Answer: The openness of utilities to incorporating BESS and tying them into their grids can vary widely depending on several factors, including regulatory environment, technical capabilities, economic considerations, etc. The energy landscape is dynamic and attitudes toward BESS integration can change over time. Some utilities might be early adopters and pioneers in integrating BESS, while others might take a more cautious approach due to various considerations. To get the most current and accurate information about a specific utility’s stance on BESS integration, it is recommended to directly communicate with the utility in question or consult with energy industry experts who are up-to-date with the latest developments. Inverter tolerances depend on frequency and voltage regulation requirements, voltage ride-through and code compliance.

Question: Help us as an MEP Engineering firm, help our end clients to find the funds $$$ to build these DER Microgrid systems.
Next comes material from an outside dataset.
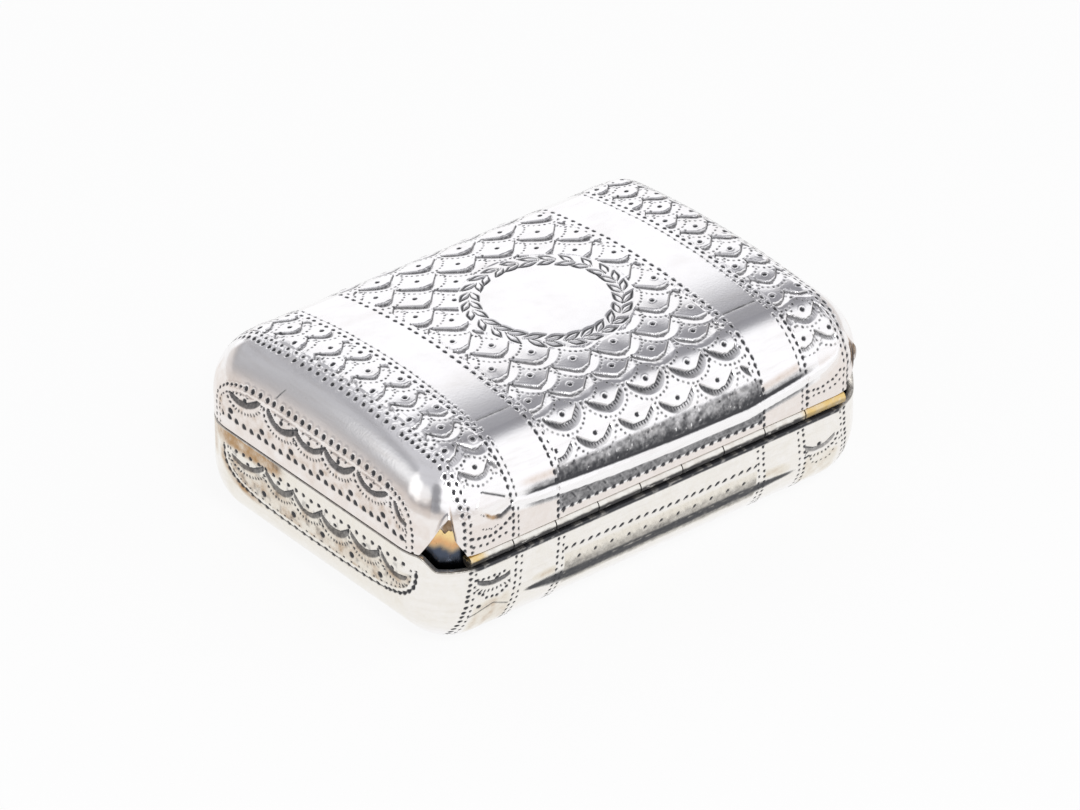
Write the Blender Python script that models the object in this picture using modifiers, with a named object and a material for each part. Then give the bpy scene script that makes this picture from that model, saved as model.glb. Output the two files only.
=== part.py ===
"""Small silver cushion box with a gilt pierced grille under its hinged lid.

The frame is in metres with +Z up. The origin is the middle of the flat underside,
+X runs along the length, the hinge lies along the +Y wall, and the lid opens at the
-Y wall. The lid and the grille both turn about lines parallel to X.
"""

import math

import bmesh
import bpy
from mathutils import Vector

MM = 0.001

# Outline and sheet, shared by the base and the lid
LENGTH = 40.0 * MM
WIDTH = 28.0 * MM
CORNER_RADIUS = 4.2 * MM
SHEET = 0.5 * MM
JOINT_GAP = 0.1 * MM
CUT_OVERRUN = 1.0 * MM
SOLDER_GAP = 0.08 * MM

# Base tray: a straight wall over a turned-in lower edge and a flat underside
BASE_HEIGHT = 8.0 * MM
BASE_SHOULDER_INSET = 3.8 * MM
BASE_SHOULDER_HEIGHT = 4.6 * MM

# Lid: a straight wall, a soft shoulder and a top that is crowned across its width
LID_WALL = 1.8 * MM
LID_SHOULDER_INSET = 3.7 * MM
LID_SHOULDER_HEIGHT = 4.0 * MM
LID_CROWN = 1.8 * MM

# Hinge roll, in a slot between the lid's edge and the lowered rim of the base
BARREL_RADIUS = 0.48 * MM
BARREL_CLEARANCE = 0.09 * MM
BARREL_END_INSET = 3.0 * MM
BORE_RADIUS = 0.28 * MM
PIN_RADIUS = 0.23 * MM
KNUCKLE_GAP = 0.1 * MM
KNUCKLE_COUNT = 9
RIM_DIP_RUN = 0.9 * MM
RIM_DIP_START = 0.25 * MM

# Pointed relief in the lid at each hinge corner
NOTCH_WIDTH = 3.3 * MM
NOTCH_HEIGHT = 3.1 * MM
NOTCH_DEPTH = 2.2 * MM
NOTCH_FACING = math.radians(49.0)
NOTCH_OUTLINE_SHARES = (
    (-0.52, 0.0),
    (-0.31, 0.36),
    (-0.09, 0.77),
    (0.10, 1.0),
    (0.16, 0.97),
    (0.23, 0.48),
    (0.47, 0.05),
)

# Gilt bezel that stands inside the wall and rises into the lid
BEZEL_SHEET = 0.4 * MM
BEZEL_CLEARANCE = 0.2 * MM
BEZEL_RISE = 2.2 * MM
BEZEL_SEAT = 2.3 * MM
BARREL_TO_BEZEL = 0.1 * MM

# Seat ring inside the bezel, and the pierced grille that rests on it
SEAT_GAP = 0.05 * MM
SEAT_WIDTH = 0.8 * MM
SEAT_SHEET = 0.4 * MM
SEAT_BELOW_RIM = 1.25 * MM
GRILLE_SHEET = 0.4 * MM
GRILLE_CLEARANCE = 0.15 * MM
GRILLE_FRONT_RADIUS = 3.0 * MM
GRILLE_REAR_RADIUS = 5.5 * MM
GRILLE_MARGIN = 1.9 * MM
FLOWER_RADIUS = 0.95 * MM
FLOWER_PITCH_X = 3.3 * MM
FLOWER_PITCH_Y = 3.2 * MM
FLOWER_LOBE_SHARE = 0.24
DOT_RADIUS = 0.4 * MM

# Hinge of the grille
GRILLE_BARREL_RADIUS = 0.36 * MM
GRILLE_BORE_RADIUS = 0.21 * MM
GRILLE_PIN_RADIUS = 0.16 * MM
GRILLE_BARREL_GAP = 0.1 * MM
GRILLE_FIXED_KNUCKLE = 3.0 * MM
GRILLE_MOVING_KNUCKLE = 7.0 * MM

# Nib on the grille's free edge
NIB_RADIUS = 1.0 * MM
NIB_HEIGHT = 0.4 * MM
NIB_INSET = 0.25 * MM

# Facet counts
CORNER_STEPS = 8
END_STEPS = 8
SHOULDER_STEPS = 6
BARREL_STEPS = 20
PIN_SIDES = 16
FLOWER_SIDES = 12
DOT_SIDES = 8
NIB_SIDES = 16

# Places that follow from the sizes above
HALF_LENGTH = LENGTH / 2
HALF_WIDTH = WIDTH / 2
LID_EDGE_Z = BASE_HEIGHT + JOINT_GAP
HINGE_RISE = BARREL_RADIUS + BARREL_CLEARANCE
HINGE_Y = HALF_WIDTH - BARREL_RADIUS
HINGE_Z = LID_EDGE_Z - HINGE_RISE
HINGE_RIM_Z = HINGE_Z - HINGE_RISE
BARREL_LENGTH = LENGTH - 2 * BARREL_END_INSET
BEZEL_INSET = SHEET + BEZEL_CLEARANCE
BEZEL_REAR_Y = HINGE_Y - BARREL_RADIUS - BARREL_TO_BEZEL
SEAT_TOP_Z = BASE_HEIGHT - SEAT_BELOW_RIM
GRILLE_LOW_Z = SEAT_TOP_Z + SEAT_GAP
GRILLE_TOP_Z = GRILLE_LOW_Z + GRILLE_SHEET
GRILLE_AXIS_Y = BEZEL_REAR_Y - BEZEL_SHEET - GRILLE_BARREL_GAP - GRILLE_BARREL_RADIUS
GRILLE_AXIS_Z = GRILLE_TOP_Z
GRILLE_REAR_Y = GRILLE_AXIS_Y - GRILLE_BARREL_RADIUS - SOLDER_GAP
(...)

Answer: There are a variety of incentives out there that can help you identify potential funding sources for microgrid projects. First, you need to determine the technical and economic viability of the microgrid project. This can be done with a feasibility assessment that both our microgrid and microgrid consulting services team can perform depending on your scope of work. Funding sources can come from government grants and incentives, utility programs, power purchase agreements, energy service agreements and energy savings performance contracts.